Paper: RLAIF: Scaling Reinforcement Learning from Human Feedback with AI
Researchers from Google Research directly compare Reinforcement Learning from Human Feedback(RLHF) and Reinforcement Learning from AI Feedback(RLAIF).
From previous research we know that Large Language Models (LLMs) exhibit a high degree of alignment with human judgment, even outperforming humans on some tasks. In this paper we are considering the summarization task.
The main questions they tackled were:
How do AI feedback and Human feedback differ in the task of summarization?
Can we maximize the alignment of AI-generated preferences with human preference?
How can RLAIF enhance RLHF in the future?
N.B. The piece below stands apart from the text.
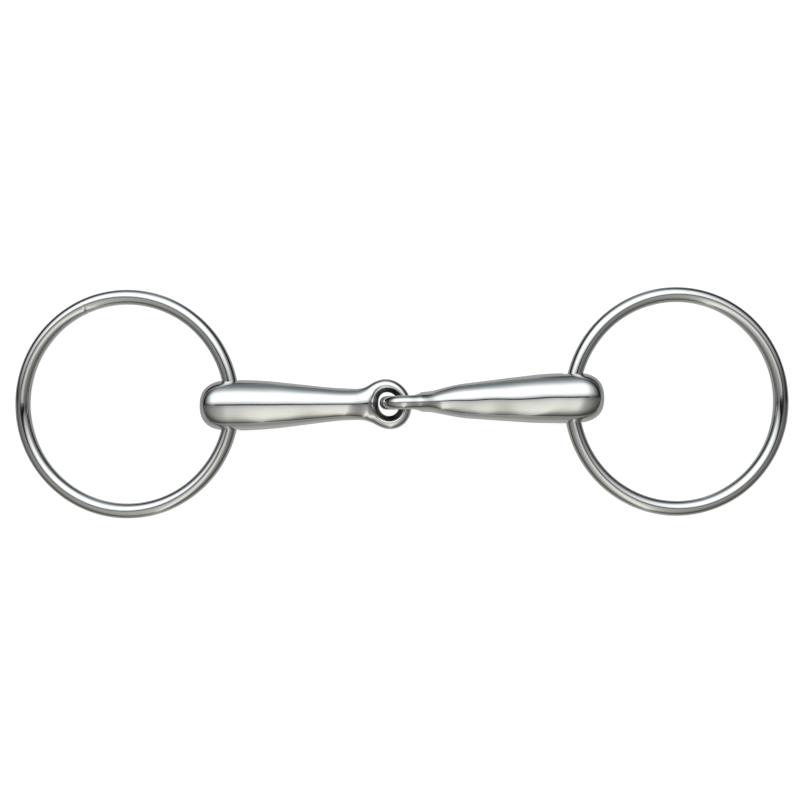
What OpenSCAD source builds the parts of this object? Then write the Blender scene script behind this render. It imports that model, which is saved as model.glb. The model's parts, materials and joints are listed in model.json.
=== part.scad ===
// Loose-ring snaffle bit with a hollow, single-jointed mouthpiece, lying flat.
// Millimetres, +Z up, +X along the mouthpiece. The origin is on the surface that the
// bit lies on, under the middle of its outline.

/* [Mouthpiece] */
// Mouth size, between the two ring holes
mouth_w = 125; // [110:1:150]
// Outside diameter of each half at its thick end
body_d = 18.3; // [16.5:0.1:21]
// Outside diameter of each half at its neck, behind the eye
neck_d = 11.3; // [10.5:0.1:12.5]
// From the ring hole to the end of the dome
dome_l = 11.05; // [10.5:0.05:14]
// Roundness of the dome: 2 is an ellipse, more is fuller
dome_power = 2.6; // [2:0.1:3]
// Wall of the hollow shells
shell_wall = 1.5; // [1:0.1:2]
// How much shorter the left half is than the right
left_short = 4.95; // [0:0.05:6]
// From the ring hole to the seam between the shell and the eye forging
seam_l = 34; // [30:0.5:36]

/* [Joint eyes] */
// Thickness of the stock that each eye is bent from
eye_stock = 5; // [4.2:0.1:5.6]
// Length of the flattening behind each eye
blade_l = 16; // [12:0.5:17]
// Length of the shank inside the shell
shank_l = 9; // [6:0.5:12]

/* [Rings] */
// Inside diameter of each ring
ring_id = 73; // [60:1:85]
// Thickness of the ring stock
ring_stock = 5.5; // [4.5:0.1:6]

/* [Ring bushes] */
// Play of the ring in the bore of its bush, on the diameter
bore_play = 1.5; // [1.4:0.1:2]
// Wall of the bush
bush_wall = 0.6; // [0.5:0.1:0.9]
// Running clearance of the bush in its shell, on the radius
bush_fit = 0.05; // [0.02:0.01:0.1]

/* [How it lies] */
// Turn of the left half from straight, degrees
left_lay = 0.45; // [-2:0.05:2]
// Turn of the right half from straight, degrees
right_lay = 1.55; // [-2:0.05:2]
// Turn of the left ring in its hole, degrees
left_slew = -1.15; // [-3.6:0.05:3.6]
// Turn of the right ring in its hole, degrees
right_slew = -3.5; // [-3.6:0.05:3.6]
// How far the right eye lies to one side of the left eye's middle
link_aside = 0.65; // [-1:0.05:1]

/* [Hidden] */

steel = [0.80, 0.81, 0.82];
steel_dark = [0.62, 0.63, 0.65];

$fn = 96;
body_r = body_d / 2;
neck_r = neck_d / 2;
// Both eyes are as wide as the thick ends, so the bit lies level
stock_r = eye_stock / 2;
eye_r = body_r - stock_r;
ring_r = (ring_id + ring_stock) / 2;
// The round bow of the ring across the thickness of the mouthpiece, shared about the bore
bow = body_r * body_r / (4 * ring_r);
// From a ring hole to the middle of its ring
span = ring_r - bow;

// The eyes hang centred in each other's holes
link_l = eye_r;
right_reach = (mouth_w - link_l + left_short) / 2;
left_reach = right_reach - left_short;

// The taper from the thick end to the neck, which it reaches short of the left eye
taper_from = 3;
neck_before_eye = 7.7;
taper_to = left_reach - neck_before_eye;

// Radius of a half at a distance s from its ring hole, towards the joint
function taper_r(s) =
    s <= taper_from ? body_r :
    s >= taper_to ? neck_r :
    neck_r + (body_r - neck_r) * (1 + cos(180 * (s - taper_from) / (taper_to - taper_from))) / 2;

// Radius of a dome of radius r and length l, at t of its length from its foot
function dome_r(r, t) = r * pow(max(0, 1 - pow(t, dome_power)), 1 / dome_power);

// Points (radius, distance) down one dome and along the taper
dome_steps = 14;
taper_steps = 22;
function dome_points(r, l) = [for (i = [0 : dome_steps - 1])
    let (t = cos(90 * i / dome_steps)) [dome_r(r, t), -l * t]];
function taper_points(less, to) = [for (i = [0 : taper_steps])
    let (s = to * i / taper_steps) [taper_r(s) - less, s]];

// The bush
bore_r = (ring_stock + bore_play) / 2;
bush_r = bore_r + bush_wall;
lip_r = (bore_r + bush_r) / 2;
// The flat ends lie just under the round of the shell, so the bush can turn
bush_below = 0.1;
bush_l = sqrt(body_r * body_r - bush_r * bush_r) - bush_below;
flare_l = 3.4;
// How far each cut runs on past the face it cuts
cut_over = 1;
flare_over = 0.01;

// The shank and its socket in the thin end of the shell
shank_fit = 0.05;
shank_end_gap = 0.5;
socket_step = 1.2;
socket_r = taper_r(seam_l) - shell_wall;
shank_r = socket_r - shank_fit;
socket_from = seam_l - shank_l;
cavity_to = socket_from - socket_step;

// Turns a profile about +Z into one about +X
module along_x() {
    rotate([0, 90, 0]) children();
}

// Hollow half of the mouthpiece: domed end, hole for the bush, open thin end
module shell() {
    outer = concat(dome_points(body_r, dome_l), taper_points(0, seam_l));
    cavity = concat(dome_points(body_r - shell_wall, dome_l - shell_wall),
                    taper_points(shell_wall, cavity_to));
    socket = [[socket_r, socket_from], [socket_r, seam_l + cut_over], [0, seam_l + cut_over]];
    difference() {
        along_x() rotate_extrude() polygon(concat(outer, [[0, seam_l]]));
        along_x() rotate_extrude() polygon(concat(cavity, socket));
        rotate([90, 0, 0])
            cylinder(r = bush_r + bush_fit, h = 3 * body_r, center = true);
    }
}

// Bush that lines the ring hole, with a flared mouth at each end
module ring_bush() {
    rotate([90, 0, 0]) difference() {
        cylinder(r = bush_r, h = 2 * bush_l, center = true);
        cylinder(r = bore_r, h = 2 * (bush_l + cut_over), center = true);
        for (side = [0, 1])
            mirror([0, 0, side]) translate([0, 0, bush_l - flare_l])
                cylinder(r1 = bore_r, r2 = lip_r, h = flare_l + flare_over);
    }
}

// Sections of the forging between the seam and the eye: [distance, half width, half thickness]
hole_r = eye_r - stock_r;
blade_steps = 9;
function blade_t(reach, s) = min(1, (reach - s - hole_r) / blade_l);
function half_thick(reach, s) = stock_r + (taper_r(s) - stock_r) * sin(90 * blade_t(reach, s));
function blade_sections(reach) =
    let (foot = reach - eye_r) [for (i = [0 : blade_steps])
        let (s = seam_l + (foot - seam_l) * i / blade_steps)
        [s, taper_r(s), half_thick(reach, s)]];
// Rounded nose, which ends inside the stock of the eye
nose_steps = 3;
nose_part = 0.96;
nose_l = 0.92 * stock_r;
function nose_sections(reach) =
    let (foot = reach - eye_r, thick = half_thick(reach, foot)) [for (i = [1 : nose_steps])
        let (t = nose_part * i / nose_steps, round = sqrt(1 - t * t))
        [foot + t * nose_l, neck_r * (1 + round) / 2, thick * round]];

// Closed solid through elliptical sections along +X, wide in Y
module through_sections(sections) {
    sides = 32;
    count = len(sections);
    points = [for (q = sections) for (i = [0 : sides - 1])
        [q[0], q[1] * cos(360 * i / sides), q[2] * sin(360 * i / sides)]];
    skin = [for (j = [0 : count - 2]) for (i = [0 : sides - 1])
        let (a = j * sides, b = (j + 1) * sides, n = (i + 1) % sides)
        each [[a + i, b + i, b + n], [a + i, b + n, a + n]]];
    near = [[for (i = [0 : sides - 1]) i]];
    far = [[for (i = [0 : sides - 1]) (count - 1) * sides + sides - 1 - i]];
    polyhedron(points, concat(skin, near, far));
}

// Forged joint eye: shank, tapering blade and closed eye
module joint_eye(reach) {
    translate([socket_from + shank_end_gap, 0, 0]) along_x()
        cylinder(r = shank_r, h = shank_l);
    through_sections(concat(blade_sections(reach), nose_sections(reach)));
    translate([reach, 0, 0])
        rotate_extrude() translate([eye_r, 0]) circle(r = stock_r);
}

// Round ring through the hole: turned in its plane by slew, and dropped about the hole
module loose_ring(slew) {
    drop = asin((body_r - ring_stock / 2) / (span * cos(slew) + ring_r));
    rotate([0, -drop, 0]) rotate([0, 0, slew]) translate([-span, 0, 0])
        rotate_extrude() translate([ring_r, 0]) circle(d = ring_stock);
}

// The middle of the left eye, placed so that the two rings' outline is centred on the origin
left_ring_xy = [-left_reach * cos(left_lay) - span * cos(left_lay + left_slew),
                -left_reach * sin(left_lay) - span * sin(left_lay + left_slew)];
right_ring_xy = [link_l + right_reach * cos(right_lay) + span * cos(right_lay + right_slew),
                 link_aside + right_reach * sin(right_lay) + span * sin(right_lay + right_slew)];
joint_xy = -(left_ring_xy + right_ring_xy) / 2;

// Frames at the ring holes: +X towards the joint, Y along the hole
module on_left() {
    translate([joint_xy[0], joint_xy[1], body_r]) rotate([0, 0, left_lay])
        translate([-left_reach, 0, 0]) children();
}
module on_right() {
    translate([joint_xy[0] + link_l, joint_xy[1] + link_aside, body_r])
        rotate([0, 0, 180 + right_lay]) translate([-right_reach, 0, 0]) children();
}

module left_ring() { color(steel) on_left() loose_ring(left_slew); }
module left_ring_bush() { color(steel_dark) on_left() ring_bush(); }
module left_shell() { color(steel) on_left() shell(); }
module left_eye() { color(steel) on_left() joint_eye(left_reach); }
module right_eye() { color(steel) on_right() rotate([90, 0, 0]) joint_eye(right_reach); }
module right_shell() { color(steel) on_right() shell(); }
module right_ring_bush() { color(steel_dark) on_right() ring_bush(); }
module right_ring() { color(steel) on_right() loose_ring(right_slew); }

left_ring();
left_ring_bush();
left_shell();
left_eye();
right_eye();
right_shell();
right_ring_bush();
right_ring();
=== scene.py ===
import json
import math
import bmesh
import bpy
import numpy as np
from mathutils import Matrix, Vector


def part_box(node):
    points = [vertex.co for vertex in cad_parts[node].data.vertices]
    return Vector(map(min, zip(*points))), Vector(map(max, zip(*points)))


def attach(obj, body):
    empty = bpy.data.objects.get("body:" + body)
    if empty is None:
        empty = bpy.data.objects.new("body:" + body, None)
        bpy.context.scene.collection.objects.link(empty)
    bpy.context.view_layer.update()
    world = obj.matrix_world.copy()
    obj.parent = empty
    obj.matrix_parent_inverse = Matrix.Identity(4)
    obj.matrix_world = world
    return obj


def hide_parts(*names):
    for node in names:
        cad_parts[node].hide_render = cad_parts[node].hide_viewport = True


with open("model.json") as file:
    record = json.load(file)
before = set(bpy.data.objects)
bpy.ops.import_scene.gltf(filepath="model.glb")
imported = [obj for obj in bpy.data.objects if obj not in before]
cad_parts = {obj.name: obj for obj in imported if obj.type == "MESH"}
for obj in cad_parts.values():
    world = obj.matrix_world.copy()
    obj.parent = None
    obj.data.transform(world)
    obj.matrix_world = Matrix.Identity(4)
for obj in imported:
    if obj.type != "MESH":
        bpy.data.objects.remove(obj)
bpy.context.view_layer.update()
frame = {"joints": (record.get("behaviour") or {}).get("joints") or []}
scene = bpy.context.scene
metresPerMm = 0.001  # shapes are worked out in millimetres and put into the mesh in metres

bitMake = dict(
    neckRadius=5.65,     # of a half behind its eye
    taperFrom=3.0,       # where the taper starts, from the ring hole
    taperEndsBefore=7.7,  # where it ends, before the middle of the eye
    seam=34.0,           # from the ring hole to the joint between shell and eye
    domeLength=11.05,
    domePower=2.6,
    shellWall=1.5,
)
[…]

In the paper, they describe the following as their approach:
They setup RLHF pipeline using 3 phrases of supervised fine-tuning, reward model training, and reinforcement learning-based fine-tuning
To derive an AI preference label, the LLM is first prompted to verbally explain its thoughts on the quality of the two candidates. The LLM response is then appended to the original prompt (orange) and fed to the LLM a second time to generate a preference distribution over "1" vs. "2" based on their log probabilities
For their evaluations they used the filtered Reddit TL;DR dataset curated by
OpenAI. TL;DR contains ∼3 million posts from Reddit2 across a variety of topics alongside summaries of the posts written by the original authors.
In conclusion, the reseachers showed that RLAIF can produce comparable improvements to RLHF without depending on human annotators. It even greatly improves upon a SFT baseline. Additionally, In head-to-head comparisons, the experiments show that RLAIF and RLHF are preferred by humans at similar rates.
The researchers also used different techniques to generate the AI labels and conducted scaling studies to figure out optimal settings for generating aligned preferences.
Their future work might delve deeper into understanding other tasks and generalizability. There still needs to be further analysis on resource optimization and seeing how a combination of RLHF and RLAIF can be used for better results through mechanisms of “self improvement”.